→ Dataset content
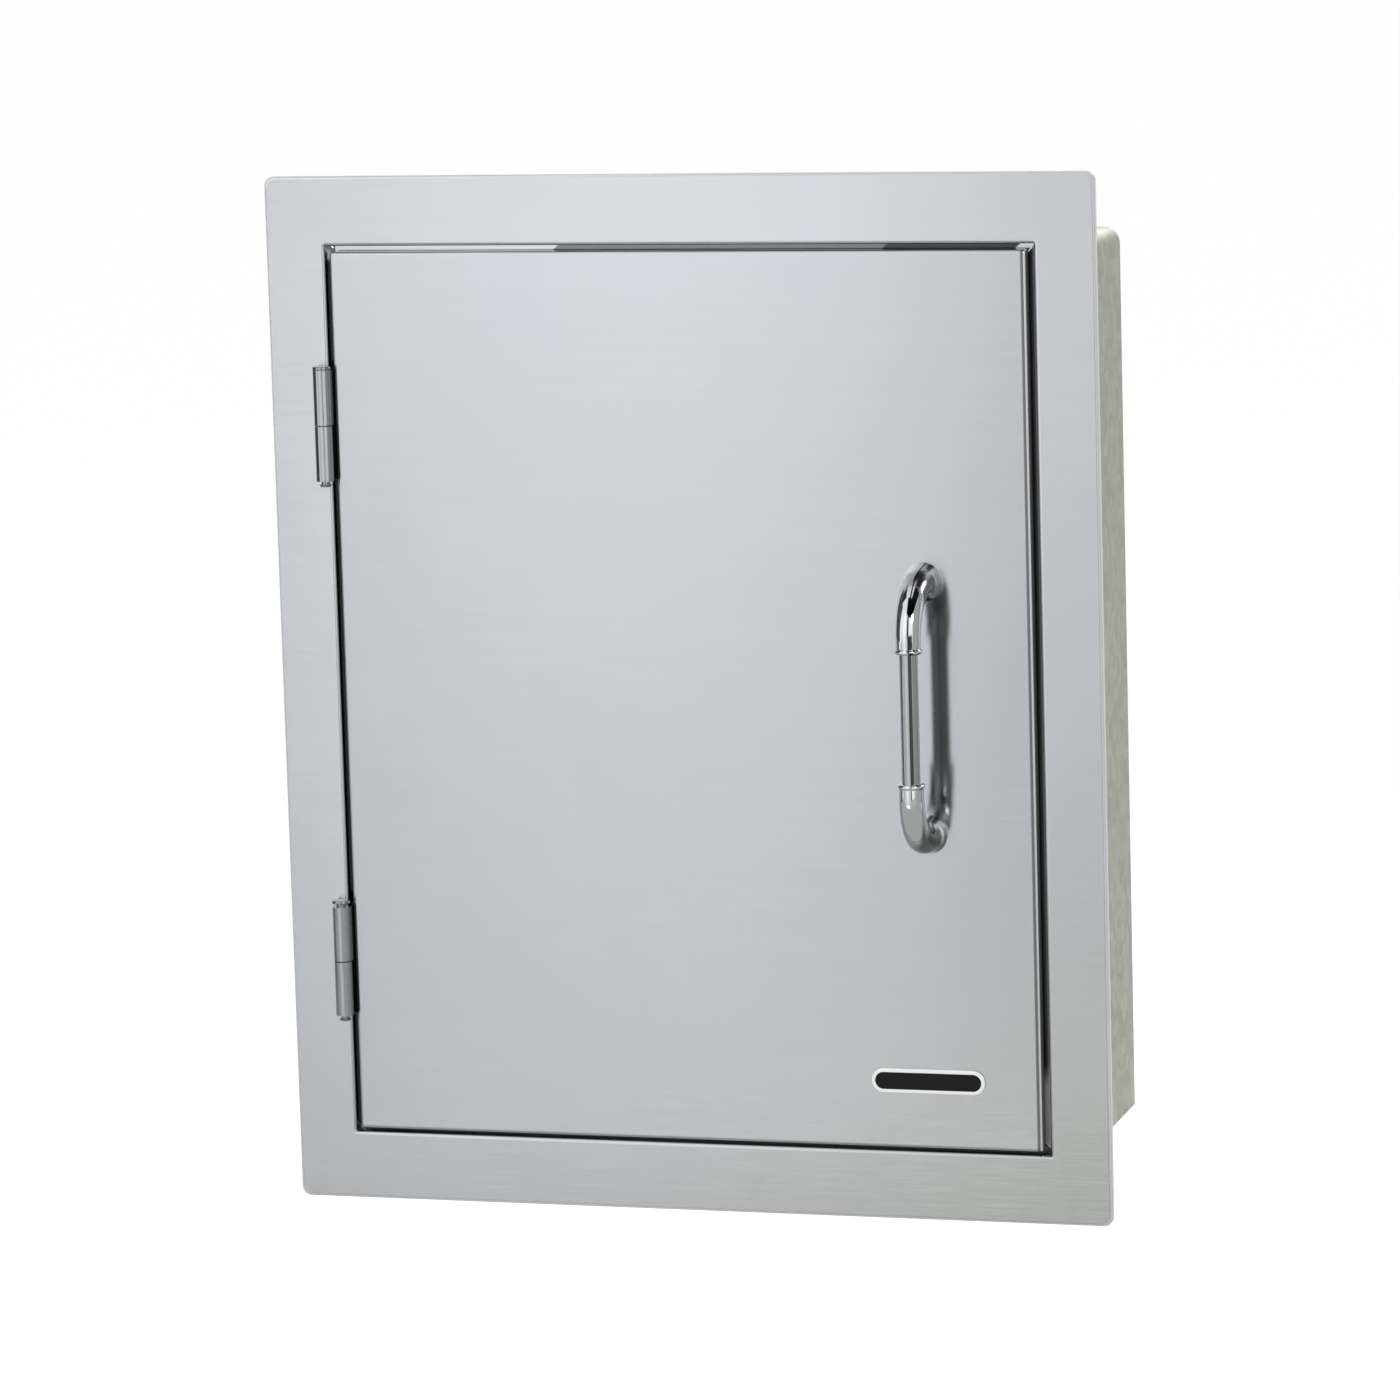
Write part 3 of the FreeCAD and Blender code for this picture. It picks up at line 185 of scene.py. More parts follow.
==
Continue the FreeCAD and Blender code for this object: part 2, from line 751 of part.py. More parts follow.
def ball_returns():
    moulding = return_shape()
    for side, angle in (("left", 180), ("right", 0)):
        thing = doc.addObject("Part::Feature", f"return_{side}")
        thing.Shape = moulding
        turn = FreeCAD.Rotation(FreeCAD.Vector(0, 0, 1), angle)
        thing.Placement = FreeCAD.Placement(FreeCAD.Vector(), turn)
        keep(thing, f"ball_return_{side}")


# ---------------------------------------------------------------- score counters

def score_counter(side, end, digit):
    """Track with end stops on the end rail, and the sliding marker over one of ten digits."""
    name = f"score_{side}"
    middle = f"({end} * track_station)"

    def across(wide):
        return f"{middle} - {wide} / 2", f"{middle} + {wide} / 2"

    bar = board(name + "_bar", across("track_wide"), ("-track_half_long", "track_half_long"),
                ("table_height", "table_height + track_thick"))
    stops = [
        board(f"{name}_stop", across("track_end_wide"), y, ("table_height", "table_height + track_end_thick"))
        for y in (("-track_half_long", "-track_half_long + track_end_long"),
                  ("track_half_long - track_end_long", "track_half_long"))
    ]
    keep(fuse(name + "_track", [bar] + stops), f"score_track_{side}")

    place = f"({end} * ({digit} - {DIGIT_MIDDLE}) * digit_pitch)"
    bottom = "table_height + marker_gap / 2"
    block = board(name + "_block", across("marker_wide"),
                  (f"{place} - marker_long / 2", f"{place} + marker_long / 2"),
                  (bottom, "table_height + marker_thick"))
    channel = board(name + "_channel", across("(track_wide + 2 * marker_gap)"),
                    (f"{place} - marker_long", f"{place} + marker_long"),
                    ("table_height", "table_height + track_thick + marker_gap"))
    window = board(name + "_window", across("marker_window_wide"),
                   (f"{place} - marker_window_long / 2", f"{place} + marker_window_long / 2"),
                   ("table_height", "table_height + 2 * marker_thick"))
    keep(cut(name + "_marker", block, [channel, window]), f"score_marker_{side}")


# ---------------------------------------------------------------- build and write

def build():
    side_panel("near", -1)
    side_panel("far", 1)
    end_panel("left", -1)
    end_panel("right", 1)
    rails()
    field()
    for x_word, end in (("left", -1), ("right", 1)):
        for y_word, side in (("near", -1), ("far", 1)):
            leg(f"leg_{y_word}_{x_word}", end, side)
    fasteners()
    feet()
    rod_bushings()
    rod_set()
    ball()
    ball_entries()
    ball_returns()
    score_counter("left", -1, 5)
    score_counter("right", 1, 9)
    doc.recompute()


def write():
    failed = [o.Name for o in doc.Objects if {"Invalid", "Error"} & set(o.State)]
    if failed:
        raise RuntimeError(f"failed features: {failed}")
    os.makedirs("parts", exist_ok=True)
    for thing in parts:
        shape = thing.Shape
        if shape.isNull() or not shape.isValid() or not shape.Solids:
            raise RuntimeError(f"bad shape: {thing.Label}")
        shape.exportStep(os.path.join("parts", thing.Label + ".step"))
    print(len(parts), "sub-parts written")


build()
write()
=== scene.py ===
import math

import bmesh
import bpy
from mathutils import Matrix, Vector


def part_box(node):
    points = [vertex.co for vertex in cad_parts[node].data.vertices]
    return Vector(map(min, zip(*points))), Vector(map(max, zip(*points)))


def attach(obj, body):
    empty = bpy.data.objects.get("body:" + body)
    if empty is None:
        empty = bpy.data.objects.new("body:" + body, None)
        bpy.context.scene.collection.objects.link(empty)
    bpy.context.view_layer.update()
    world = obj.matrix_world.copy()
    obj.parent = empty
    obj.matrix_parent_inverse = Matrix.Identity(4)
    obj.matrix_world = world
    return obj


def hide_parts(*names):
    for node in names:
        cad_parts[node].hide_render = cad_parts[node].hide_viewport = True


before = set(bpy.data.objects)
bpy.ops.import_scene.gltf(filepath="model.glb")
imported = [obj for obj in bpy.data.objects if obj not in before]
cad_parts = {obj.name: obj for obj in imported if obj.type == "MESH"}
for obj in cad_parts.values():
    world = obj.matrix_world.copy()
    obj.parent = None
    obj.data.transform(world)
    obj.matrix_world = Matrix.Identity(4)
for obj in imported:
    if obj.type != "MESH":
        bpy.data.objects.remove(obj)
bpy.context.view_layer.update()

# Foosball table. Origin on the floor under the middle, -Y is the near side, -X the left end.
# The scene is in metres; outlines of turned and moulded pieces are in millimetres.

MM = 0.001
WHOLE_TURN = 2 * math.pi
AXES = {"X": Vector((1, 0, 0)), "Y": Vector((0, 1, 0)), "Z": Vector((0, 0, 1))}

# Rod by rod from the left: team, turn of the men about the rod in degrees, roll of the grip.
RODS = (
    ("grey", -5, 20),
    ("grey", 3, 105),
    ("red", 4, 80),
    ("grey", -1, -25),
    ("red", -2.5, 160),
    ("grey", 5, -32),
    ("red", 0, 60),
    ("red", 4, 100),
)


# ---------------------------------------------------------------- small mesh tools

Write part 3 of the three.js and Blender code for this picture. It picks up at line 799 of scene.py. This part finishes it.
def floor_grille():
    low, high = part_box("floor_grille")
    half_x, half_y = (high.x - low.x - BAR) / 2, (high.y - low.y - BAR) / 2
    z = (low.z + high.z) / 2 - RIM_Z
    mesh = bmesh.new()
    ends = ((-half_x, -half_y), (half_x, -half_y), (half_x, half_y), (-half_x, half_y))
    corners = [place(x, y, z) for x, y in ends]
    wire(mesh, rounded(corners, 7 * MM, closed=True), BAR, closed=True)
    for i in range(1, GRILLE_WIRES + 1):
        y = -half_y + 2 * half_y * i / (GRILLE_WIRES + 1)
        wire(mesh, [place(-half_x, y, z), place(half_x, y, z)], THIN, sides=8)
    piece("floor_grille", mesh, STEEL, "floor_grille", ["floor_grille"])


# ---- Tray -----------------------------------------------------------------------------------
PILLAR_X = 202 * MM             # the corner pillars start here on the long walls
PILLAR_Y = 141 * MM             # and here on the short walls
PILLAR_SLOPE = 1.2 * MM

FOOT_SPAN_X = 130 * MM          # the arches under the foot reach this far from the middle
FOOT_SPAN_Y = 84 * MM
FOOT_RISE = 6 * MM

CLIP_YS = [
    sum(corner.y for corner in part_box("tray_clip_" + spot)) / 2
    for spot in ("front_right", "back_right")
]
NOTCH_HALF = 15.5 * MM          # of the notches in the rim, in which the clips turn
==
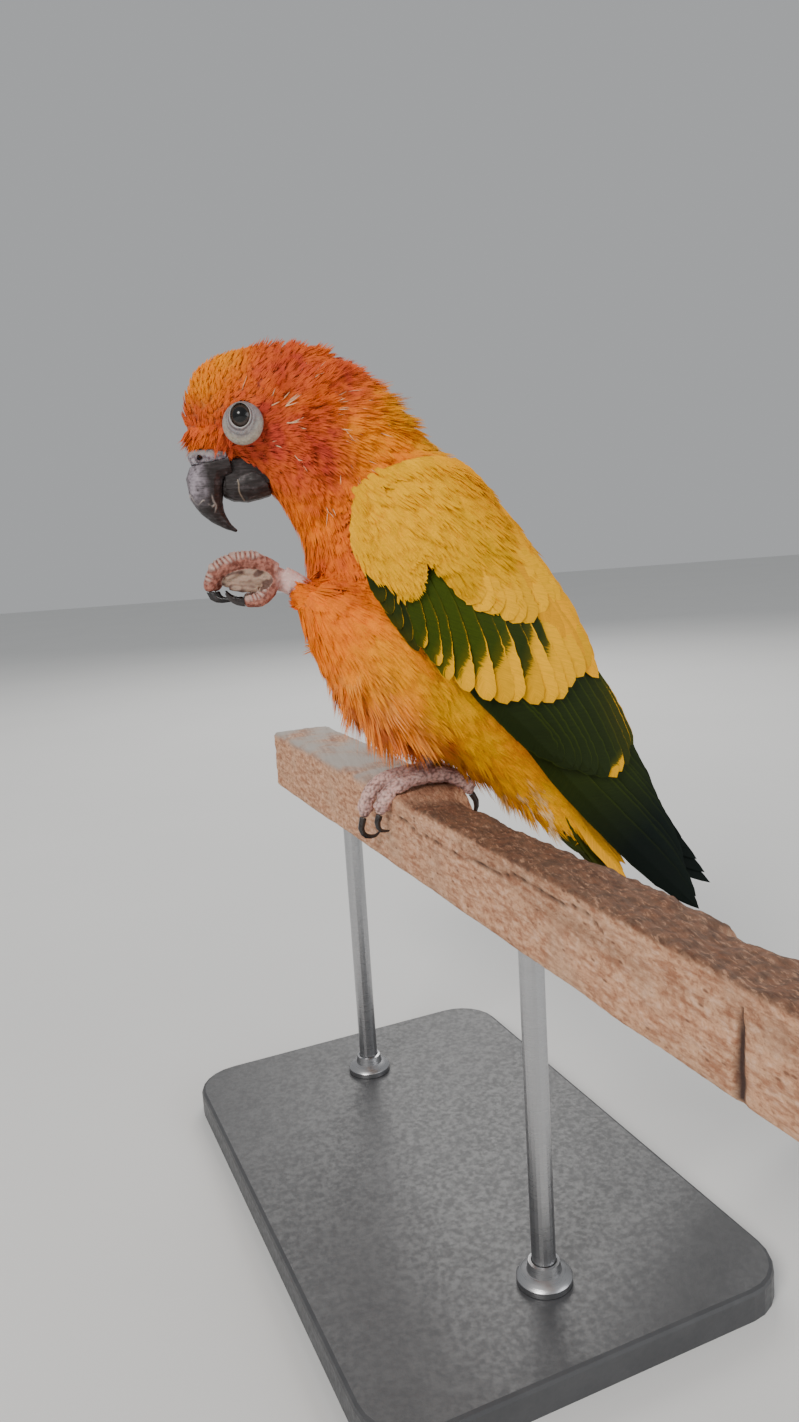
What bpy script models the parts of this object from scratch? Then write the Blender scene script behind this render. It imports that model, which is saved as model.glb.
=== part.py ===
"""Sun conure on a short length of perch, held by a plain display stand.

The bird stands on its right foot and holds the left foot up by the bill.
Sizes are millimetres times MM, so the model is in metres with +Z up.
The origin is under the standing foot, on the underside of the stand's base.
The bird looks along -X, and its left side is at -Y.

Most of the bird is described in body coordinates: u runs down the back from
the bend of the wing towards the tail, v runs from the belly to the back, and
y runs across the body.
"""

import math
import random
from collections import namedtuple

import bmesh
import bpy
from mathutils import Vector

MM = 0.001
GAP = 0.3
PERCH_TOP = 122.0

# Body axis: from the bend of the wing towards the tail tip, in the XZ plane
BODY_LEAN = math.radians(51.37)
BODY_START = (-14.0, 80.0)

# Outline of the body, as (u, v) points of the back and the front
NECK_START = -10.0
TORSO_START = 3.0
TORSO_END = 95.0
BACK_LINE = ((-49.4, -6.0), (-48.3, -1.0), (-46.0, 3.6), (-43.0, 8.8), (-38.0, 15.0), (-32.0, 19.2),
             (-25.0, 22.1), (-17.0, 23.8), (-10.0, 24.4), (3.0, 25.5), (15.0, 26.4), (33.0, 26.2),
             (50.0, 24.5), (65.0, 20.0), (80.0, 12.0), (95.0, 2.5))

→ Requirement
Quote the lines that begin at the line containing "What bpy script" and end at the line containing "plain display stand.", keeping both of those lines.

→ Task result
What bpy script models the parts of this object from scratch? Then write the Blender scene script behind this render. It imports that model, which is saved as model.glb.
=== part.py ===
"""Sun conure on a short length of perch, held by a plain display stand.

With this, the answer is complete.